TASK GOAL:
Starting with the line that holds "Give this object's", copy out each remaining line of the listing below, up to and including the last one, and include nothing else.

AVAILABLE DATA:
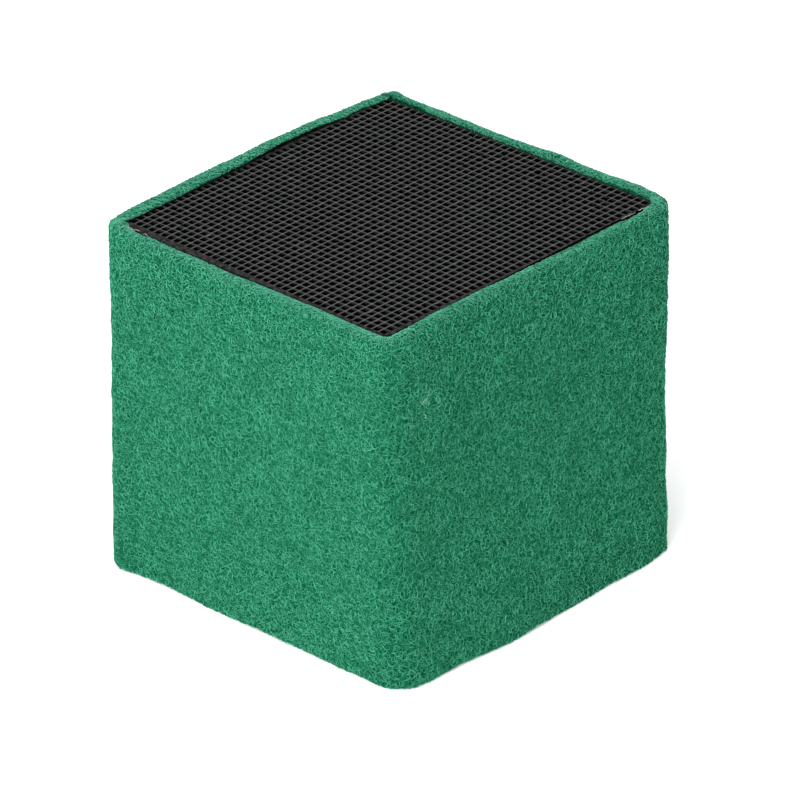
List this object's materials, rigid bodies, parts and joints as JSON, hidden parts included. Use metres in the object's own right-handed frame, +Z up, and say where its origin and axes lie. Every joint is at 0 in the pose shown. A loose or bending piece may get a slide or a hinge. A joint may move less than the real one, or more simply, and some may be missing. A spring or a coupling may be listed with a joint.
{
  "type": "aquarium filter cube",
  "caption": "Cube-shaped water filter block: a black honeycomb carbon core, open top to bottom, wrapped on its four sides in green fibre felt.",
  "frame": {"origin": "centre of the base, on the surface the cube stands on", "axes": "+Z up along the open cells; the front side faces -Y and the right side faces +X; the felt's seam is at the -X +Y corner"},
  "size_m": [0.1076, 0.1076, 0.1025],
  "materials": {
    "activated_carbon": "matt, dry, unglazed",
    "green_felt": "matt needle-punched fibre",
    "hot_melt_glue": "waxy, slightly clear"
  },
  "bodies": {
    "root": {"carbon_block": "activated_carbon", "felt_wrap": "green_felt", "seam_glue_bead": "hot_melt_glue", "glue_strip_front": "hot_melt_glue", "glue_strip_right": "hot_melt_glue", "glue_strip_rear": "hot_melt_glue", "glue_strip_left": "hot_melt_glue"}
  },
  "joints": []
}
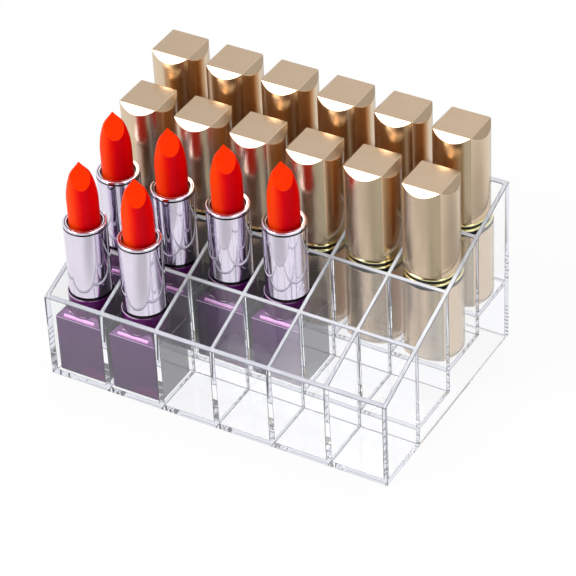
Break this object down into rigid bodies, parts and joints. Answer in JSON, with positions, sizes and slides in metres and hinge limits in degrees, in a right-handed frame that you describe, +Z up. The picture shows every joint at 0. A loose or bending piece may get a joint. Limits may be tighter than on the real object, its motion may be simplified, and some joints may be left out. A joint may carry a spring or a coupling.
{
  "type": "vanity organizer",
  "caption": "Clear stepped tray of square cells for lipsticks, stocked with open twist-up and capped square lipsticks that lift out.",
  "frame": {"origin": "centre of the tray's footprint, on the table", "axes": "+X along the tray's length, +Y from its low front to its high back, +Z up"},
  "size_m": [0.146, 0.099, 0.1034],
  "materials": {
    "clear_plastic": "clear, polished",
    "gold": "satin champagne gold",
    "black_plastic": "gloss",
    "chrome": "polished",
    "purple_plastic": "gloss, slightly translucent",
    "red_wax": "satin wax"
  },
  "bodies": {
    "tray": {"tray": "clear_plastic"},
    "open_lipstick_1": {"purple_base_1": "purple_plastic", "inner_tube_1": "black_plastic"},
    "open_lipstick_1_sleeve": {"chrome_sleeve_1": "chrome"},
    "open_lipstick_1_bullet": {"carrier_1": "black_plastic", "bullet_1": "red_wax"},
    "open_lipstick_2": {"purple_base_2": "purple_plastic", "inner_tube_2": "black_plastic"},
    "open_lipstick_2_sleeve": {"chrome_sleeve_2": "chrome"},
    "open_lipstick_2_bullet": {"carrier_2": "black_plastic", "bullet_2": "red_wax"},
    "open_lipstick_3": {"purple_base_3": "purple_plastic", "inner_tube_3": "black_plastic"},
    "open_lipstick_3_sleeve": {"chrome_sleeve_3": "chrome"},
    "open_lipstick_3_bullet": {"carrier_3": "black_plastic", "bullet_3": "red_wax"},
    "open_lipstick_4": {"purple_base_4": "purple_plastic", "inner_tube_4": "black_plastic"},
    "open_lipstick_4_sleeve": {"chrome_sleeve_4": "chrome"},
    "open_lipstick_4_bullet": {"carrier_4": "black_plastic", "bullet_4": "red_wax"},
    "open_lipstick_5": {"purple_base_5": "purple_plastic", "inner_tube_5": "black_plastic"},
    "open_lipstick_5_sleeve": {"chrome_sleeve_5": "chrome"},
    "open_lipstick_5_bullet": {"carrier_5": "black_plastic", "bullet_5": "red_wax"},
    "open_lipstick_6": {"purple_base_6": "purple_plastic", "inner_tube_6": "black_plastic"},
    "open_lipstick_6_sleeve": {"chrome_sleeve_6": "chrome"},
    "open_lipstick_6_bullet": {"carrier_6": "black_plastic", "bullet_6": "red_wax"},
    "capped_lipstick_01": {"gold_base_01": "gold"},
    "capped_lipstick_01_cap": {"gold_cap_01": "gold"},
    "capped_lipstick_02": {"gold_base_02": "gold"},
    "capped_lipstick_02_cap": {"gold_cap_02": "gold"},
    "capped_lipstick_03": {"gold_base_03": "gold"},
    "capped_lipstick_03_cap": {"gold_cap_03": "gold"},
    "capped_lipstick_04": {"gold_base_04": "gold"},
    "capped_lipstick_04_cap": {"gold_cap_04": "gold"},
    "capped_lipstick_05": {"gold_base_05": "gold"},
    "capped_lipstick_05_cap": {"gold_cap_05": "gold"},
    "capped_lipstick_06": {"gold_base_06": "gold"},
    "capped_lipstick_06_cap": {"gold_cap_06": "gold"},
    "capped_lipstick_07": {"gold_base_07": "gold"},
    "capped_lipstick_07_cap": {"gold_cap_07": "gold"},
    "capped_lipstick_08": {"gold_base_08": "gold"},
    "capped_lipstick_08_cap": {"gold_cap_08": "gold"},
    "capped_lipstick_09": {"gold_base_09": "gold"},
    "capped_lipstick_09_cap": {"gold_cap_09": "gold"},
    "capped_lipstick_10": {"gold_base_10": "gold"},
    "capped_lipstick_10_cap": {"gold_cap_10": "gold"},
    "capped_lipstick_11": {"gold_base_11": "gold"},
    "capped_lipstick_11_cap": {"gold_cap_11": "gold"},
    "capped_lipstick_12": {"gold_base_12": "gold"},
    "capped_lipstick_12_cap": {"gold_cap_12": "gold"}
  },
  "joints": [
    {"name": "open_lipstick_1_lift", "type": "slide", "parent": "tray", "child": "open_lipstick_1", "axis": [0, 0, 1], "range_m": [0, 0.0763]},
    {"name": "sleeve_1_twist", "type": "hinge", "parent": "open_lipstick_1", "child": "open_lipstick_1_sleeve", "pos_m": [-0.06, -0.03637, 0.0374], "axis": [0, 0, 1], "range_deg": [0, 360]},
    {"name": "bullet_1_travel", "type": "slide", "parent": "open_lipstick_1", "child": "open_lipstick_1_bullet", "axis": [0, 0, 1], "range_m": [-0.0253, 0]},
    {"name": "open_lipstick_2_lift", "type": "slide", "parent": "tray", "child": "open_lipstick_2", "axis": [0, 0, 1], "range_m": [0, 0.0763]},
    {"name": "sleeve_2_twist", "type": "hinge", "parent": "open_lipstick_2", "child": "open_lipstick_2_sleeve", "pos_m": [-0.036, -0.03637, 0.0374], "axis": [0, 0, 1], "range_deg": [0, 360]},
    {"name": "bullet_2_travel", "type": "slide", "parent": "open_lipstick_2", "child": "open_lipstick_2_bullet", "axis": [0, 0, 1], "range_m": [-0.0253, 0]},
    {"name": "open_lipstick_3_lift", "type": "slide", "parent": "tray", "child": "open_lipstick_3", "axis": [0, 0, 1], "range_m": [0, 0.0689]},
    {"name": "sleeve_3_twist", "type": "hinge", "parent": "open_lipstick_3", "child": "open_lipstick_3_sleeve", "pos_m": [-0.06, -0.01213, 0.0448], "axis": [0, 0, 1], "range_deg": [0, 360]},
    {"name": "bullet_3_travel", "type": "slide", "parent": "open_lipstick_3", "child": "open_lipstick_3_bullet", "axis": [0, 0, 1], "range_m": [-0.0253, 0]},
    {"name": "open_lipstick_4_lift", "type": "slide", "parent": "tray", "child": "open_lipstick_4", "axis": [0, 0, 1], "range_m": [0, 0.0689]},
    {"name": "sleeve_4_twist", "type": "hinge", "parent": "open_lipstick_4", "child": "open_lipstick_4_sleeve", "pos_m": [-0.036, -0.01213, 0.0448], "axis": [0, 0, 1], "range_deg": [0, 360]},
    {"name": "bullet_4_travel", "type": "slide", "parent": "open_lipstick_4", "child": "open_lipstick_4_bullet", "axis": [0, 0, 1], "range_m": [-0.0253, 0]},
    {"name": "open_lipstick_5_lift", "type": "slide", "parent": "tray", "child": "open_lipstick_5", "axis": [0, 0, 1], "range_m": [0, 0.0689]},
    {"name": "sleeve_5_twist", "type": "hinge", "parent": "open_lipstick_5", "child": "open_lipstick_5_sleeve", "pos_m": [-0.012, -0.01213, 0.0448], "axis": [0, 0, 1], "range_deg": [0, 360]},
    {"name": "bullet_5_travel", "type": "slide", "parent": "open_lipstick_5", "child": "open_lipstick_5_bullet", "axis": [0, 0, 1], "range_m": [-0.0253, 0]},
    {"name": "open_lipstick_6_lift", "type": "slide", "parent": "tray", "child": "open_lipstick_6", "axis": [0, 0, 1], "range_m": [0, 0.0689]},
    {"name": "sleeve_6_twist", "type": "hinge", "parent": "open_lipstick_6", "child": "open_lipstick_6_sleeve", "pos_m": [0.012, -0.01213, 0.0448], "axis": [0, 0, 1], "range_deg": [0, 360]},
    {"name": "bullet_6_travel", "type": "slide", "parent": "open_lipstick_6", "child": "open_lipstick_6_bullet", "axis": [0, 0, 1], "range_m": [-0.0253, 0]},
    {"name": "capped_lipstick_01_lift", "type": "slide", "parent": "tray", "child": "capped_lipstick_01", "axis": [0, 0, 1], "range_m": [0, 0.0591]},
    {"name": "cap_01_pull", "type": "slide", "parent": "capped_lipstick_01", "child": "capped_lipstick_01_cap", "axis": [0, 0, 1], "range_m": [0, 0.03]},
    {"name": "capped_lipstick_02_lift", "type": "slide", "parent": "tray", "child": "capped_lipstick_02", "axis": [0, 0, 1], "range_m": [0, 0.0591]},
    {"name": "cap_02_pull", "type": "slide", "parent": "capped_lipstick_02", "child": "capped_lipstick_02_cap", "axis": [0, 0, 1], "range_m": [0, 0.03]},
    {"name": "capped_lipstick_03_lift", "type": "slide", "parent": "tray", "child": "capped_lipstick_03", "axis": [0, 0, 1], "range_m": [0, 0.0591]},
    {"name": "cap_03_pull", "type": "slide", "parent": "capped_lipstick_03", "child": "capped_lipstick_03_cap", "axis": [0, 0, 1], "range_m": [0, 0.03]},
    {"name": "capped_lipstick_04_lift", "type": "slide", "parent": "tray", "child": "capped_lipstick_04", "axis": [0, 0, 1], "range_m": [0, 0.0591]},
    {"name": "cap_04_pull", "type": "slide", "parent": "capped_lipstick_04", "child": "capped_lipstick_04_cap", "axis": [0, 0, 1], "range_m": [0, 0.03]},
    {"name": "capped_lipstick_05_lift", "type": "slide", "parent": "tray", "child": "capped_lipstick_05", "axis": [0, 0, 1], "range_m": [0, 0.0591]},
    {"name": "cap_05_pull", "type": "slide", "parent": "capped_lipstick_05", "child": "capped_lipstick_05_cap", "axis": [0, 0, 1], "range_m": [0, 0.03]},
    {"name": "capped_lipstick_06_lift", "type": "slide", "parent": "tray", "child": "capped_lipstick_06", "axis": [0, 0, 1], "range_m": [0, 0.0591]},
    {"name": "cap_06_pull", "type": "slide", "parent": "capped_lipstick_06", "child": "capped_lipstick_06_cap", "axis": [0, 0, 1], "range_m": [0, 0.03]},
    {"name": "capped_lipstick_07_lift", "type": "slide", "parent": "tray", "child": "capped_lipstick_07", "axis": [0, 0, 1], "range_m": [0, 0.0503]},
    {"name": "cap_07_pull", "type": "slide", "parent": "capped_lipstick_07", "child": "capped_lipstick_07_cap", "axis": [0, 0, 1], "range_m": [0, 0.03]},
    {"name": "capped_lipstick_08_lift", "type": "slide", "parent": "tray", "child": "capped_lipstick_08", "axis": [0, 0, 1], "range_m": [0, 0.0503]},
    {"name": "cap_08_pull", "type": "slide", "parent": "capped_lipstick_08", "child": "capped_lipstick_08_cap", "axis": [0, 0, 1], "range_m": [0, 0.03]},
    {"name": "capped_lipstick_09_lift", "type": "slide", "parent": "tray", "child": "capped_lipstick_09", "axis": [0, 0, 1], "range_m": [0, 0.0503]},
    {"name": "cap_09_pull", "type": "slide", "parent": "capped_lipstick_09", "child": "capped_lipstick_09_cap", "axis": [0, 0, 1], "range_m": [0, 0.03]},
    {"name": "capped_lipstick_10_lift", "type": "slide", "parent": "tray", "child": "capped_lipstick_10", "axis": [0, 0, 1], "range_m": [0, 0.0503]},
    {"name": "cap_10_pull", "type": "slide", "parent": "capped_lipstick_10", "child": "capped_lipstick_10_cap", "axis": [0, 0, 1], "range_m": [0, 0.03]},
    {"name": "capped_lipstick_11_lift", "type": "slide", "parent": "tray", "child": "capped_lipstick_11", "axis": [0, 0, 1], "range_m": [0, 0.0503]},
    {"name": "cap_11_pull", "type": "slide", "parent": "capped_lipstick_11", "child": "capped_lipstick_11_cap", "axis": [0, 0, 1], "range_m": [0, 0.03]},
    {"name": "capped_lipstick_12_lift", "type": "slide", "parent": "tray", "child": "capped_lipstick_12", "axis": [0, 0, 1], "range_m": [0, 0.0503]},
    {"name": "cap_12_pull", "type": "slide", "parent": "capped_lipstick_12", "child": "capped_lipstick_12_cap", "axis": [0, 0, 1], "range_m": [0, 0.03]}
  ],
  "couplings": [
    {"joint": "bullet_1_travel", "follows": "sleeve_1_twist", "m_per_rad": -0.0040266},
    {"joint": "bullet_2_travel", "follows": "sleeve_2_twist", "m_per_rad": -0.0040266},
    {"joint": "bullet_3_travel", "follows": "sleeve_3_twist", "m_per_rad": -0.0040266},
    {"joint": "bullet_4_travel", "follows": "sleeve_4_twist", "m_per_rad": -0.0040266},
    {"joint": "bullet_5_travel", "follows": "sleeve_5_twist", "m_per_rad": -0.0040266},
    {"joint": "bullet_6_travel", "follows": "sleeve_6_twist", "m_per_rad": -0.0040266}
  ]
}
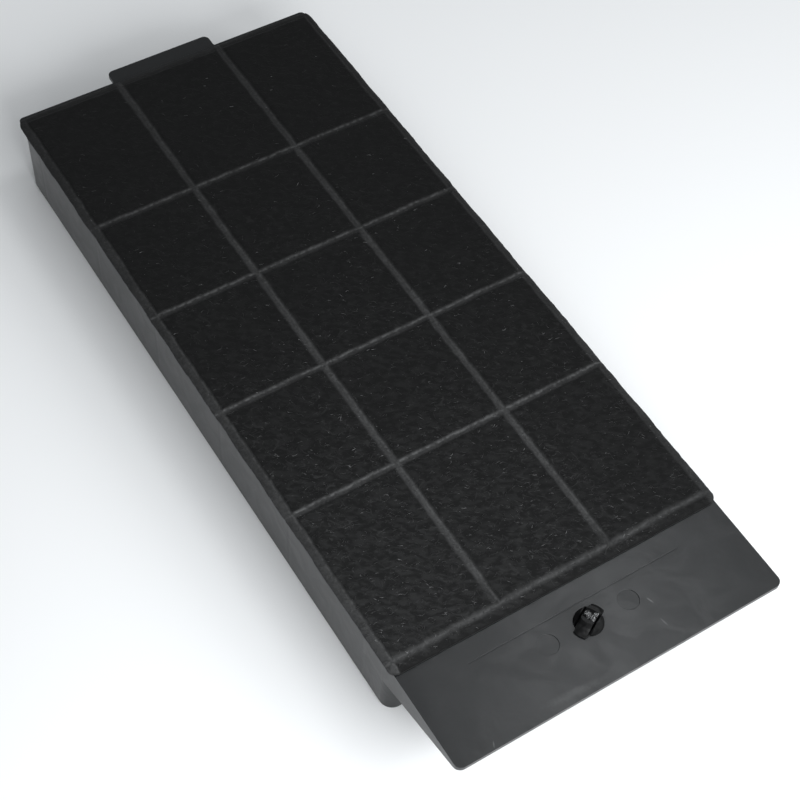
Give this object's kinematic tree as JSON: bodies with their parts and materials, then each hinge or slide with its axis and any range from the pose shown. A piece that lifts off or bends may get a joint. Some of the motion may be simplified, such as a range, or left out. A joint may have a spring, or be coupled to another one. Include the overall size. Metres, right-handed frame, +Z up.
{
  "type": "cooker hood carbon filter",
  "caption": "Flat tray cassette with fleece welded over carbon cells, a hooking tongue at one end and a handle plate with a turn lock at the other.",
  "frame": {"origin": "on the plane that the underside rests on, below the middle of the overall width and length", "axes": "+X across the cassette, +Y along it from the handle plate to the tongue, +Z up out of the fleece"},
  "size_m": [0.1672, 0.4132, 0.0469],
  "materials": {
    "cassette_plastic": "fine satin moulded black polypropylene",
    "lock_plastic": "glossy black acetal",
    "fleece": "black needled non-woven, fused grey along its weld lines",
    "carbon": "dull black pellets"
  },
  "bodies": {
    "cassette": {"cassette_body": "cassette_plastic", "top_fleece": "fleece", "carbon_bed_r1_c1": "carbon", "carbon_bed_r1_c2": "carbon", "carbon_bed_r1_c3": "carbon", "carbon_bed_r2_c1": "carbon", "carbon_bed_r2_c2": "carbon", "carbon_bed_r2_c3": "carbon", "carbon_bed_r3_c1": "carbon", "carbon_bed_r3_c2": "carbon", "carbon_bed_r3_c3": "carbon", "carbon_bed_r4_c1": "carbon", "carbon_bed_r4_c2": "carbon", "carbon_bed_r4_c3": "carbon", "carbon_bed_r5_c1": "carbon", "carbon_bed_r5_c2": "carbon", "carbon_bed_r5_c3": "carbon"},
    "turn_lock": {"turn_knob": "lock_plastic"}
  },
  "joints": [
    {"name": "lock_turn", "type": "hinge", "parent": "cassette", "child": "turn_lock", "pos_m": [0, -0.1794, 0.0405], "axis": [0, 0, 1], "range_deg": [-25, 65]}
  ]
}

SOLUTION TO THIS PROBLEM:
Give this object's kinematic tree as JSON: bodies with their parts and materials, then each hinge or slide with its axis and any range from the pose shown. A piece that lifts off or bends may get a joint. Some of the motion may be simplified, such as a range, or left out. A joint may have a spring, or be coupled to another one. Include the overall size. Metres, right-handed frame, +Z up.
{
  "type": "cooker hood carbon filter",
  "caption": "Flat tray cassette with fleece welded over carbon cells, a hooking tongue at one end and a handle plate with a turn lock at the other.",
  "frame": {"origin": "on the plane that the underside rests on, below the middle of the overall width and length", "axes": "+X across the cassette, +Y along it from the handle plate to the tongue, +Z up out of the fleece"},
  "size_m": [0.1672, 0.4132, 0.0469],
  "materials": {
    "cassette_plastic": "fine satin moulded black polypropylene",
    "lock_plastic": "glossy black acetal",
    "fleece": "black needled non-woven, fused grey along its weld lines",
    "carbon": "dull black pellets"
  },
  "bodies": {
    "cassette": {"cassette_body": "cassette_plastic", "top_fleece": "fleece", "carbon_bed_r1_c1": "carbon", "carbon_bed_r1_c2": "carbon", "carbon_bed_r1_c3": "carbon", "carbon_bed_r2_c1": "carbon", "carbon_bed_r2_c2": "carbon", "carbon_bed_r2_c3": "carbon", "carbon_bed_r3_c1": "carbon", "carbon_bed_r3_c2": "carbon", "carbon_bed_r3_c3": "carbon", "carbon_bed_r4_c1": "carbon", "carbon_bed_r4_c2": "carbon", "carbon_bed_r4_c3": "carbon", "carbon_bed_r5_c1": "carbon", "carbon_bed_r5_c2": "carbon", "carbon_bed_r5_c3": "carbon"},
    "turn_lock": {"turn_knob": "lock_plastic"}
  },
  "joints": [
    {"name": "lock_turn", "type": "hinge", "parent": "cassette", "child": "turn_lock", "pos_m": [0, -0.1794, 0.0405], "axis": [0, 0, 1], "range_deg": [-25, 65]}
  ]
}